FIG. 7 is a diagram 700 of an embodiment of storing and updating metadata for a shadow table of records at a node of the database system when the first case occurs. Diagram 700 indicates a minimum 701 and maximum 702 primary key interval that may be provided for a shadow table. The shadow table of records shown in diagram 700 covers three primary key intervals 703, 706, and 709. At a previous time, the shadow table was created by obtaining records associated with the three primary key intervals from database tables partitioned across multiple nodes. The first primary key interval 703 covers a primary key interval lower bound 712 (L₁) to a primary key interval upper bound 715 (U₁). For example, the first primary key interval 703 covers a first range of primary key values that are stored in a shadow table for a primary key. The second primary key interval 706 covers a primary key interval lower bound 718 (L₂) to a primary key interval upper bound 721 (U₂).
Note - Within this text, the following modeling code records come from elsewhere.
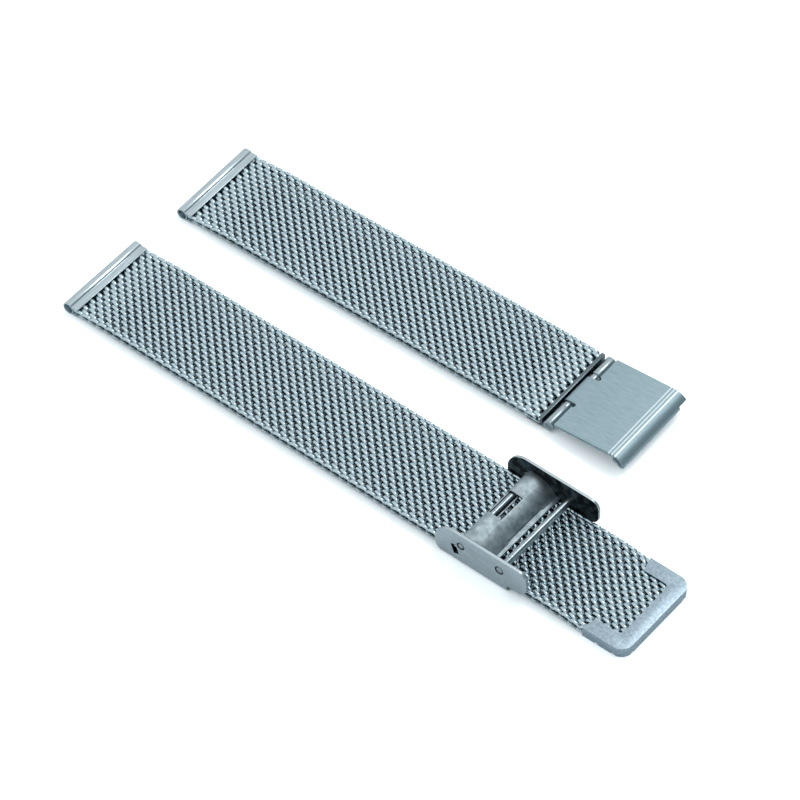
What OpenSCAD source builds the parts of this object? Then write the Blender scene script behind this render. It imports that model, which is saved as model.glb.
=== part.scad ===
// Woven steel mesh watch strap in two halves, with a sliding clasp and a hinged hook plate.
// Millimetres. The origin is the centre of the long half's lug tube. +X runs along the long
// half towards its tip, +Y runs across it, and +Z points out of the face seen when it is worn.
// The short half lies beside the long one, as the pair is laid out before it is fitted.

/* [Mesh] */
// Width of the mesh over its looped edges
band_w = 18; // [14:0.5:24]
// Thickness of the woven mesh
mesh_t = 1.75; // [1.3:0.05:2.4]
// Distance between neighbouring rows of the weave, along the band
row_pitch = 0.9; // [0.7:0.05:1.2]
// Distance between neighbouring turns of a spiral, across the band
turn_pitch = 1.8; // [1.4:0.1:2.4]
// Depth of the hollows between the turns
hollow_d = 0.5; // [0.2:0.05:0.6]
// Depth of the hollow between two edge loops
edge_notch_d = 0.22; // [0.1:0.02:0.3]
// Length over which the mesh is pressed thinner towards a lug tube or the hinge
press_len = 8; // [5:0.5:12]

/* [Halves] */
// Long half, from its lug tube's axis to the end of its tip cap
long_len = 116.45; // [95:1:140]
// Short half, from its lug tube's axis to its hinge pin's axis
short_len = 77.4; // [60:1:95]
// How far the short half's lug tube lies along the long half
short_x = 0.8; // [-5:0.1:5]
// How far the short half's lug tube lies beside the long half's
short_y = 28.1; // [27:0.1:45]
// Angle at which the short half lies to the long one, in degrees
short_yaw = 1.1; // [-3:0.1:5]

/* [Lug tubes] */
// Radius of the bore that takes a spring bar
lug_bore_r = 0.85; // [0.6:0.05:1]
// Wall of the rolled tube
lug_wall = 0.25; // [0.2:0.05:0.4]
// Length of the crimp flanges over the mesh, beyond the tube
flange_len = 0.9; // [0.6:0.1:2]
// Thickness of the crimp flanges
flange_t = 0.25; // [0.15:0.05:0.35]
// Thickness to which the mesh is pressed in the crimp
mesh_end_t = 1.1; // [0.8:0.05:1.2]

/* [Tip cap] */
// Length of the cap along the band
cap_len = 8.3; // [6:0.1:12]
// Wall of the cap
cap_wall = 0.3; // [0.2:0.05:0.5]
// Thickness to which the mesh is pressed in the cap
cap_mesh_t = 1.5; // [1:0.05:1.7]
// Width of the cap's two arms, seen from above
cap_arm_w = 2.7; // [1.5:0.05:4]
// Width of the cap across the end, seen from above
cap_end_w = 2.7; // [2:0.1:4.5]
// Radius of the cap's outer corners
cap_corner_r = 2.2; // [1:0.1:3]
// Radius of the corners inside the U
cap_inner_r = 0.9; // [0.4:0.1:1.5]
// How far the ends of the arms slant back
cap_slant = 0.6; // [0:0.1:1.2]
// Length over which the band bends down to the cap, which lies as low as the lug tube
tip_drop_len = 4.1; // [3:0.1:4.5]
// Length of the pressed mesh in front of the cap
cap_lead = 0.5; // [0.3:0.1:1]
// Radius of the relief notches in the cap's lower rim
cap_notch_r = 0.45; // [0.2:0.05:0.6]

/* [Sliding clasp] */
// Middle of the clasp's ears, measured from the lug tube's axis
clasp_x = 88.2; // [60:0.1:92]
// Length of the ears
ear_len = 18.4; // [16:0.1:22]
// Height of the ears over the underside of the floor
ear_h = 6.9; // [6.4:0.1:8]
// Thickness of the sheet that the clasp is bent from
clasp_t = 0.55; // [0.4:0.05:0.7]
// Outer radius of the bends between floor and ears
bend_r = 0.8; // [0.75:0.05:1.2]
// Clearance between the mesh and the clasp's floor
slide_clr = 0.1; // [0.05:0.01:0.2]
// Clearance between the mesh and each ear
side_clr = 0.15; // [0.05:0.01:0.3]
// Corner radius at the upper back of the ears
ear_back_r = 3.8; // [2:0.1:3.9]
// Corner radius at the lower back of the ears
ear_heel_r = 2.4; // [1:0.1:2.4]
// Corner radius at the upper front of the ears
ear_front_r = 1.8; // [1:0.1:2]
// Corner radius at the lower front of the ears
ear_toe_r = 1.9; // [1:0.1:2]
// Distance from the middle of the ears to the floor's front edge
floor_front = 5.3; // [4.5:0.1:6]
// Distance from the middle of the ears to the floor's back edge
floor_back = 6.4; // [5.6:0.1:6.8]
// Height of the step where the ears run on past the floor
toe_step = 1.6; // [1:0.1:2.2]
// Height of both pins over the underside of the floor
pin_h = 4.35; // [4.1:0.05:4.8]
// Radius of the pin that the cover turns on
pivot_r = 0.55; // [0.45:0.05:0.65]
// Distance of the pivot pin behind the middle of the ears
pivot_back = 4.05; // [3.8:0.05:4.3]
// Radius of the fixed crossbar that the hook plate catches on
bar_r = 0.65; // [0.5:0.05:0.75]
// Distance of the crossbar in front of the middle of the ears
bar_front = 3.75; // [3.7:0.05:4.4]
// Length of the detent slot in each ear
slot_len = 2.1; // [0.8:0.1:2.4]
// Width of the detent slot in each ear
slot_w = 1.1; // [0.4:0.1:1.3]
// Angle at which the detent slot leans back, in degrees
slot_lean = 20; // [0:1:30]
// Distance of the detent slot behind the middle of the ears
slot_back = 5.2; // [5.1:0.1:5.6]
// Height of the detent slot over the underside of the floor
slot_h = 2.85; // [2.4:0.05:3]
// Chamfer on the riveted ends of the pins
rivet_chamfer = 0.1; // [0.05:0.05:0.2]

/* [Locking cover] */
// Thickness of the cover's sheet
cover_t = 0.4; // [0.3:0.02:0.6]
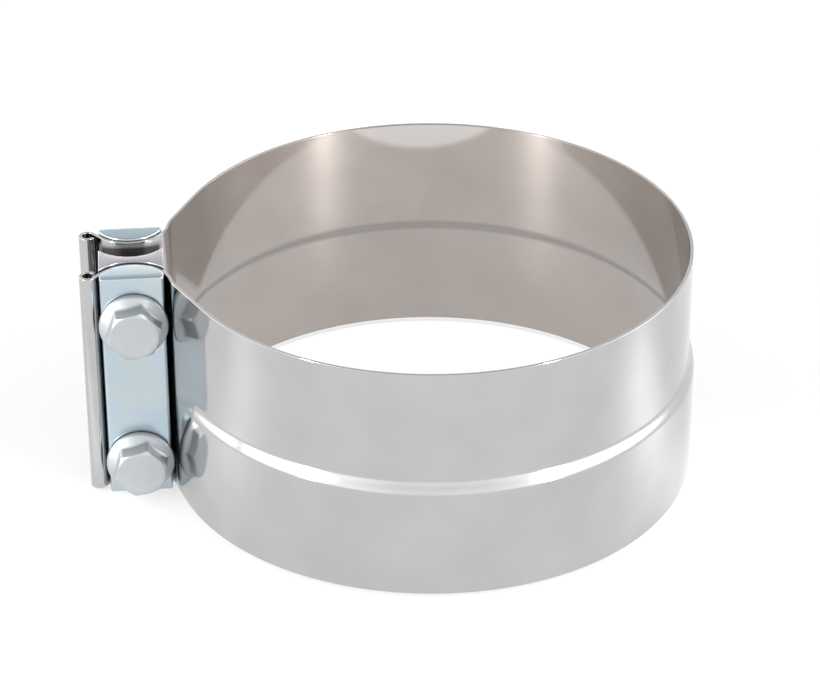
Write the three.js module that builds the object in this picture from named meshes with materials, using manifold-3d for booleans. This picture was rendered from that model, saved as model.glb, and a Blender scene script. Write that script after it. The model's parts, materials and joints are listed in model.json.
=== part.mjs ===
// Stepped lap-joint band clamp: a wide stainless band whose two ends wrap half-round clamping bars,
// a reaction block between them, and two flange bolts with flange nuts that draw the bars together.
//
// Millimetres, +Z up along the pipe. The bolts run along Y, and the bracket stands on the -X side.
// The bars stand on Z = 0 and the band's lower rim is just above it. The origin is the middle of
// the object's footprint.

import * as THREE from 'three';
import { LoftGeometry } from 'three/addons/geometries/LoftGeometry.js';
import { mergeVertices } from 'three/addons/utils/BufferGeometryUtils.js';
import Module from 'manifold-3d';

const wasm = await Module();
wasm.setup();

// ---------------------------------------------------------------- driving dimensions

const FIT_GAP = 0.3; // air left between pieces that touch on the real clamp

// The band: bent from one strip, with a step rolled round the middle of its width.
const SHEET = 0.8;
const BAND_HEIGHT = 60.6;
const UPPER_RADIUS = 65.4; // outside of the upper half, over a 5 inch pipe
const LOWER_RADIUS = 66.9; // outside of the lower half, one pipe wall larger
const STEP_LOW = 27.7;
const STEP_HIGH = 31.7;
const SLIT = 0.3; // between the two halves of the model's band, opposite the bolts

// The clamping bars: half-round section, round side towards the gap between the ears.
const BAR_REACH = 74.7; // from the pipe's axis to the middle of a bar and the bolts
const BAR_WIDTH = 15.8;
const BAR_THICKNESS = 7.2;
const BAR_ROUND_RADIUS = 8.9;
const BAR_ROUND_TOP = 6.5; // from the middle plane to the crown of the round side
const BAR_OVERHANG = 0.5; // how far the bars stand out past the band's rims
const BAR_HOLE_RADIUS = 4.9;

// The rolled bead along each end of the band.
const BEAD_RADIUS = 2.2;
const BEAD_REACH = 85.3;
const BEAD_SIDE = 10.3; // from the middle plane to the bead's centre
const BEAD_TURN = THREE.MathUtils.degToRad(280);

// The knee: beside the bars the band is pulled out of round, over a tighter bend.
const KNEE_RADIUS = 12;
const KNEE_REACH = 53.3;
const KNEE_SIDE = 12;

// Slots in the ears.
const SLOT_HALF_WIDTH = 5;
const SLOT_EXTRA = 1; // how far each end of the slot's straight sides is from its middle

// The reaction block: a web with a hollow on each side.
const BLOCK_WIDTH = 16;
const BLOCK_WEB = 2.5;
const BLOCK_SEAT_RADIUS = 10.45; // the hollow that the front ear lies in
const BLOCK_CRADLE_RADIUS = 9.8; // the open hollow that the rear ear is drawn into
const BLOCK_HOLE_RADIUS = 4.5;

// M8 flange bolts and flange nuts.
const BOLT_HEIGHTS = { lower: 9.2, upper: 48.8 };
const SHANK_RADIUS = 3.9;
const BOLT_LENGTH = 40;
const FLANGE_RADIUS = 8.55;
const FLANGE_RIM = 1.2;
const ACROSS_FLATS = 12;
const HEAD_HEIGHT = 6.6;
const HEAD_TURNS = { lower: 45, upper: 42 }; // degrees from a corner at the top
const NUT_HEIGHT = 8;
const CONE_HEIGHT = 2.8; // from the seat to where the flange's cone meets the hexagon
const END_CHAMFER = 1;

// ---------------------------------------------------------------- derived places

const BAR_LENGTH = BAND_HEIGHT + 2 * BAR_OVERHANG;
const PIPE_X = (BEAD_REACH + BEAD_RADIUS - LOWER_RADIUS) / 2; // the pipe's axis
const BAR_X = PIPE_X - BAR_REACH;
const BAR_CENTRE_SIDE = BAR_ROUND_TOP + BAR_ROUND_RADIUS;
const BAR_FACE_SIDE = BAR_ROUND_TOP + BAR_THICKNESS;
const EAR_MID_RADIUS = BAR_ROUND_RADIUS + FIT_GAP + SHEET / 2;
const BEAD_MID_RADIUS = BEAD_RADIUS - SHEET / 2;
const SEAT_SIDE = BAR_FACE_SIDE + FIT_GAP;
const FRONT = -1;
const REAR = 1;

// ---------------------------------------------------------------- looks

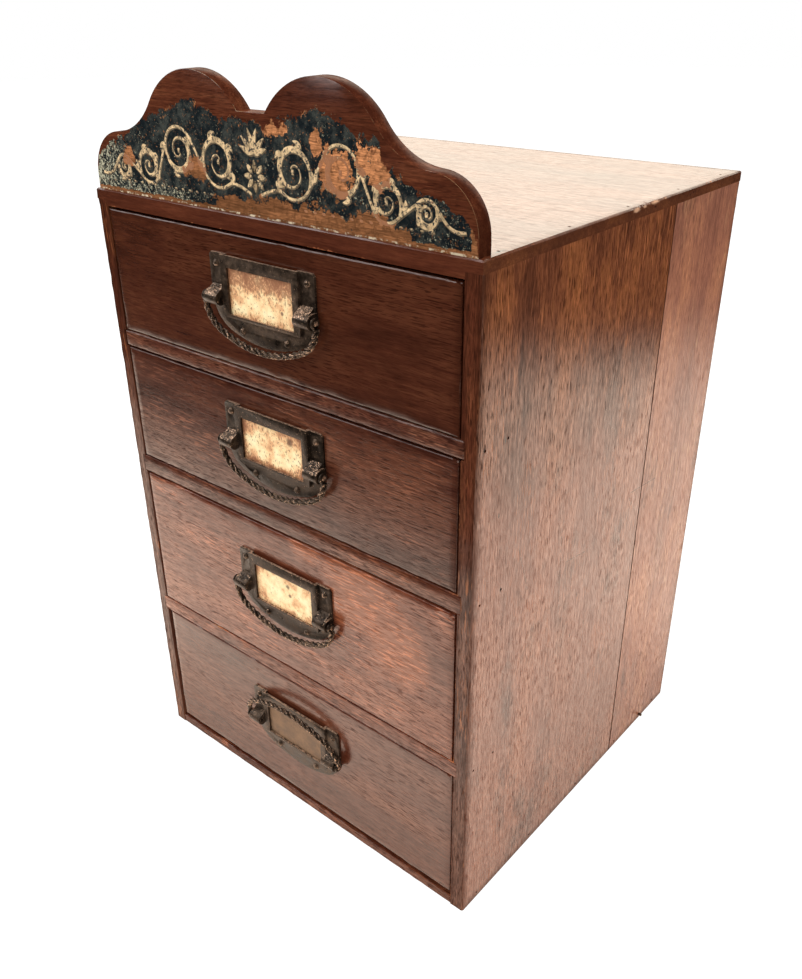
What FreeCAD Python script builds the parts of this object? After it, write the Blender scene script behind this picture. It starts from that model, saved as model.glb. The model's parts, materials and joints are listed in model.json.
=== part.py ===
import FreeCAD, Part
import math
import os

# A tabletop cabinet of nailed boards with four drawers, a shaped sign board on its top, and on each
# drawer a label plate that carries a bail handle.
#
# Millimetres. The origin is the centre of the carcass footprint, on the surface that it stands on.
# +X is to the right as the drawers face the user, +Y is towards the back and +Z is up.

V = FreeCAD.Vector
TINY = 1e-6

# Carcass
WIDTH = 300.0
DEPTH = 288.0
HEIGHT = 434.0
BOARD = 10.0                    # thickness of the sides and the top
BOTTOM_THICK = 7.5
TOP_LAP = 6.5                   # the part of the top board's thickness that lies over the sides
BACK_THICK = 6.0
BACK_REBATE = 4.8               # how far the back boards are let into the sides and the top
FRONT_PLANK = 196.0             # width of each side's front plank; the rear plank has the rest
EASE = 0.8                      # worn-off arrises

FRONT = -DEPTH / 2
REAR = DEPTH / 2
OUTER = WIDTH / 2
INNER = OUTER - BOARD
SIDE_TOP = HEIGHT - TOP_LAP
CEILING = HEIGHT - BOARD
BACK_FACE = REAR - BACK_THICK
PLANK_JOINT = FRONT + FRONT_PLANK

# The joint between the right side's planks has opened at its foot
OPEN_JOINT_TOP = 95.0
OPEN_JOINT_FOOT = 9.0
OPEN_JOINT_WIDTH = 1.1

# Front rails: underside and top of each, and the housings that take their ends
RAILS = {"upper": (331.0, 342.5), "middle": (236.5, 249.0), "lower": (115.0, 126.5)}
RAIL_DEPTH = 38.0
HOUSING = 2.3

# Drawer runners behind the rails
RUNNER_THICK = 10.0
RUNNER_WIDTH = 13.0

# Sign board: its top edge is three tangent circles on each side of a flat valley
SIGN_THICK = 10.0
SIGN_SETBACK = 1.0
SIGN_HALF = 146.5
HUMP_X, HUMP_Z, HUMP_R = 48.0, 459.9, 46.5
SHOULDER_X, SHOULDER_Z, SHOULDER_R = 118.5, 441.6, 28.0
COVE_R = 46.0
VALLEY_HALF = 10.5
DOWEL_R = 3.0
DOWEL_FIT = 0.05
DOWEL_LENGTH = 22.0
DOWEL_BELOW = 7.0               # how deep each dowel stands in the top board
DOWEL_X = (-112.0, 0.0, 112.0)

# Nails
NAIL = 1.6
NAIL_SINK = 0.6                 # how far the carcass nails are punched under the surface
SIDE_NAIL = 26.0
TOP_NAIL = 28.0
RUNNER_NAIL = 18.0
BACK_NAIL = 16.0
RAIL_NAIL_Y = (FRONT + 7.0, FRONT + 27.5)
BOTTOM_NAIL_Y = (-128.0, -64.0, 0.0, 60.0, 125.0)
TOP_NAIL_Y = (-125.0, -62.0, 0.0, 62.0, 122.0)
RUNNER_NAIL_Y = (-80.0, 15.0, 110.0)
BACK_NAIL_Z = (30.0, 120.0, 210.0, 270.0, 345.0, 415.0)
LOOSE_NAIL_Y = 102.0            # a nail that has worked out of the right side at its foot
LOOSE_NAIL_OUT = 2.6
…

The second primary key 706 interval covers a second range of primary key values that are stored in the shadow table for the primary key. The third primary key interval 709 covers a primary key interval lower bound 724 (L₃) to a primary key interval upper bound 727 (U₃). The third primary key interval 709 covers a third range of primary key values that are stored in the shadow table for the primary key.

As shown in FIG. 7, the first primary key interval 703, the second primary key interval 706, and the third primary key interval 709 each cover different ranges of primary key values. As an illustrative example, suppose the primary key column is associated with a unit of time, such as years. For example, the primary keys would be years such as 2000, 2001, to 20NN. The primary key intervals for the primary keys are ranges of years. The primary keys for the shadow table is years, and therefore, the common field used to create the shadow table is also years. For example, the first primary key 703 may cover a range of years from 2000 to 2005, the second primary key interval 706 may cover a range of years from 2008 to 2010, and the third primary key interval 709 may cover a range of years from 2012 to 2014. In this way, the shadow table includes records for years 2000 to 2005, 2008 to 2010, and 2012 to 2014, and the metadata reflects that the shadow table includes the records for these primary key intervals. The first primary key interval (2000-2005) is non-contiguous with the second primary key interval (2008-2010) because records between 2006-2007 are not included in the shadow table. The second primary key interval and the third primary key interval are similarly non-contiguous intervals of data.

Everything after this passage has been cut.